┌────────

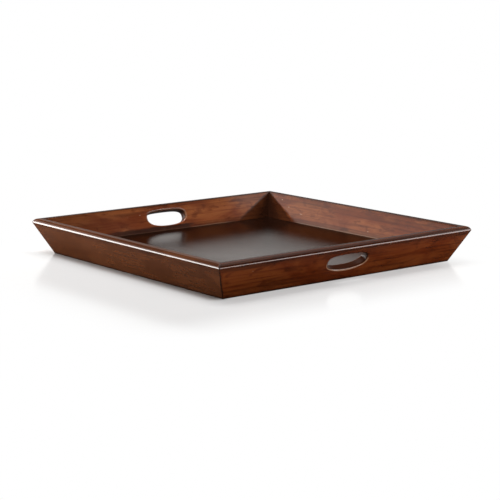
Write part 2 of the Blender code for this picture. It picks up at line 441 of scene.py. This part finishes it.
# Painted highlight along the panel, and nicks. Both stay out of the painted corner shade.
PANEL_GLINT, PANEL_GLINT_WANDER = (0.0030, 0.0016), 0.3
PANEL_GLINT_FROM, PANEL_GLINT_STRENGTH = (1.5, 2.2), 0.35
NICKS_FROM = 1.3, 1.75
NICK_OUTSIDE = 0.35             # strength on the outer faces over that on the inner ones
NICK_STRENGTH = 0.6
NICK_CORE = 0.5                 # the part of a nick's radius that is full
# Each kind's stretch, cells per metre, share of the cells that have a nick, and its radius.
ROUND_NICKS = (0.5, 1.0, 1.0), 60.0, 0.24, 0.0013
LONG_NICKS = (0.16, 1.0, 1.0), 48.0, 0.30, 0.0012

# Round the hand hole. "Off" is the distance out from its edge and "up" the height above its
# widest line.
BORE_OFF, BORE_ENDS = (0.0034, 0.0012), (0.0008, 0.0026)
BORE_DARK, BORE_DULL = 0.85, 0.22
RUBBED_UP = -0.004, -0.009      # the lower wall, where fingers rub the lacquer off
SPECULAR, RUBBED_SPECULAR = 0.5, 0.02
SKIRT_OUT, SKIRT_IN = (0.0050, 0.0042), (0.0006, 0.0018)
EDGE_DEPTH = 0.0036, 0.0024
# Painted highlight round the hole's edges: its bands of height on the outer and inner edge, and its
# strength.
OUTER_GLINT_UP, INNER_GLINT_UP, HOLE_GLINT = (0.004, -0.006), (-0.016, -0.004), 0.65
# Painted shade between the hole and the panel, deepening the wall's darkening towards the panel:
# its ends from the hole's middle, and its top from the panel.
SHADE_POOL_RIGHT, SHADE_POOL_LEFT, SHADE_POOL_TOP = (-0.085, -0.050), (0.260, 0.120), (0.0135, 0.0085)
SHADE_POOL_DARK, SHADE_POOL_GLINT = 0.85, 0.2
LEAST_RING = 0.001              # keeps the distance sound at the hole's middle

# How one board's finish and painted shade differ from the others': its tones, its outer faces' tint
# (painted shade), how dark the rim's round and land are made, how strong the figure is, and how
# dark its end at +X of its frame is.
Finish = namedtuple("Finish", "tones tint rim_dark land_dark figure end_dark",
                    defaults=(TONES, OUTER_SHADE_TINT, 0.25, 0.95, 1.0, 0.0))
FINISHES = {
    "right_handle_board": Finish(rim_dark=0.80),
    "back_board": Finish(),
    "left_handle_board": Finish(tones=PALE_TONES, end_dark=0.5),
    "front_board": Finish(tones=SMOOTH_TONES, tint=SMOOTH_SHADE_TINT, land_dark=0.5, figure=0.5),
}


def stained_grain(n, here, seed, tones, figure=1.0):
    """Colour of stained, close-grained wood with its grain along X, and the wood's own place."""
    dark, middle, light = tones
    grain = n.place(here, location=seed * SEED_SHIFT)
    base = n.mix(n.patches(grain, CLOUDS), rgba(middle), rgba(light))
    pore = [PORE_SHADE * part for part in dark]
    for noise, strength, color in ((MOTTLE, MOTTLE_DARK, dark), (STREAKS, STREAK_DARK, dark),
                                   (PORES, PORE_DARK, pore)):
        base = n.mix(n.patches(grain, noise, 0.0, strength * figure), base, rgba(color))
    return base, grain


def board_places(n, here, grain):
    """Where a point of a board lies, in metres, in the board's own frame."""
    along, slope, depth = n.split(here)
    height = slope * COS - depth * SIN
    mitre = slope * SIN + depth * COS + OUTER_FOOT - abs(along)
    wander = (n.noise(grain, WANDER) - NOISE_MEAN) * WANDER_REACH
    return SimpleNamespace(along=along, slope=slope, depth=depth, height=height, mitre=mitre,
                           wander=wander,
                           inside=n.step(depth, *[BOARD * share for share in INSIDE_SHARES]),
                           corner=(mitre + wander) / (HEIGHT + CORNER_SHADE_ABOVE - height))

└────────

Would you reproduce the material above in full, exactly as given?

• **THE OUTPUT**:
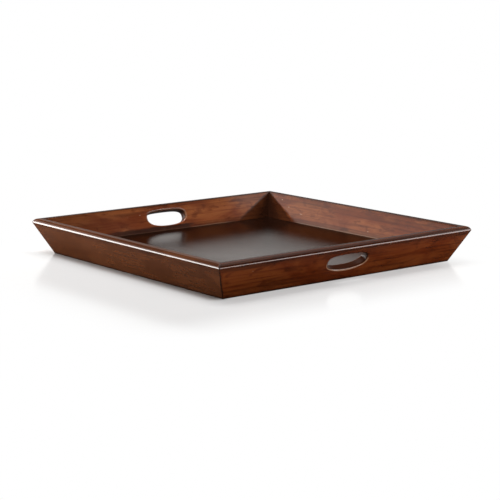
Write part 2 of the Blender code for this picture. It picks up at line 441 of scene.py. This part finishes it.
# Painted highlight along the panel, and nicks. Both stay out of the painted corner shade.
PANEL_GLINT, PANEL_GLINT_WANDER = (0.0030, 0.0016), 0.3
PANEL_GLINT_FROM, PANEL_GLINT_STRENGTH = (1.5, 2.2), 0.35
NICKS_FROM = 1.3, 1.75
NICK_OUTSIDE = 0.35             # strength on the outer faces over that on the inner ones
NICK_STRENGTH = 0.6
NICK_CORE = 0.5                 # the part of a nick's radius that is full
# Each kind's stretch, cells per metre, share of the cells that have a nick, and its radius.
ROUND_NICKS = (0.5, 1.0, 1.0), 60.0, 0.24, 0.0013
LONG_NICKS = (0.16, 1.0, 1.0), 48.0, 0.30, 0.0012

# Round the hand hole. "Off" is the distance out from its edge and "up" the height above its
# widest line.
BORE_OFF, BORE_ENDS = (0.0034, 0.0012), (0.0008, 0.0026)
BORE_DARK, BORE_DULL = 0.85, 0.22
RUBBED_UP = -0.004, -0.009      # the lower wall, where fingers rub the lacquer off
SPECULAR, RUBBED_SPECULAR = 0.5, 0.02
SKIRT_OUT, SKIRT_IN = (0.0050, 0.0042), (0.0006, 0.0018)
EDGE_DEPTH = 0.0036, 0.0024
# Painted highlight round the hole's edges: its bands of height on the outer and inner edge, and its
# strength.
OUTER_GLINT_UP, INNER_GLINT_UP, HOLE_GLINT = (0.004, -0.006), (-0.016, -0.004), 0.65
# Painted shade between the hole and the panel, deepening the wall's darkening towards the panel:
# its ends from the hole's middle, and its top from the panel.
SHADE_POOL_RIGHT, SHADE_POOL_LEFT, SHADE_POOL_TOP = (-0.085, -0.050), (0.260, 0.120), (0.0135, 0.0085)
SHADE_POOL_DARK, SHADE_POOL_GLINT = 0.85, 0.2
LEAST_RING = 0.001              # keeps the distance sound at the hole's middle

# How one board's finish and painted shade differ from the others': its tones, its outer faces' tint
# (painted shade), how dark the rim's round and land are made, how strong the figure is, and how
# dark its end at +X of its frame is.
Finish = namedtuple("Finish", "tones tint rim_dark land_dark figure end_dark",
                    defaults=(TONES, OUTER_SHADE_TINT, 0.25, 0.95, 1.0, 0.0))
FINISHES = {
    "right_handle_board": Finish(rim_dark=0.80),
    "back_board": Finish(),
    "left_handle_board": Finish(tones=PALE_TONES, end_dark=0.5),
    "front_board": Finish(tones=SMOOTH_TONES, tint=SMOOTH_SHADE_TINT, land_dark=0.5, figure=0.5),
}


def stained_grain(n, here, seed, tones, figure=1.0):
    """Colour of stained, close-grained wood with its grain along X, and the wood's own place."""
    dark, middle, light = tones
    grain = n.place(here, location=seed * SEED_SHIFT)
    base = n.mix(n.patches(grain, CLOUDS), rgba(middle), rgba(light))
    pore = [PORE_SHADE * part for part in dark]
    for noise, strength, color in ((MOTTLE, MOTTLE_DARK, dark), (STREAKS, STREAK_DARK, dark),
                                   (PORES, PORE_DARK, pore)):
        base = n.mix(n.patches(grain, noise, 0.0, strength * figure), base, rgba(color))
    return base, grain


def board_places(n, here, grain):
    """Where a point of a board lies, in metres, in the board's own frame."""
    along, slope, depth = n.split(here)
    height = slope * COS - depth * SIN
    mitre = slope * SIN + depth * COS + OUTER_FOOT - abs(along)
    wander = (n.noise(grain, WANDER) - NOISE_MEAN) * WANDER_REACH
    return SimpleNamespace(along=along, slope=slope, depth=depth, height=height, mitre=mitre,
                           wander=wander,
                           inside=n.step(depth, *[BOARD * share for share in INSIDE_SHARES]),
                           corner=(mitre + wander) / (HEIGHT + CORNER_SHADE_ABOVE - height))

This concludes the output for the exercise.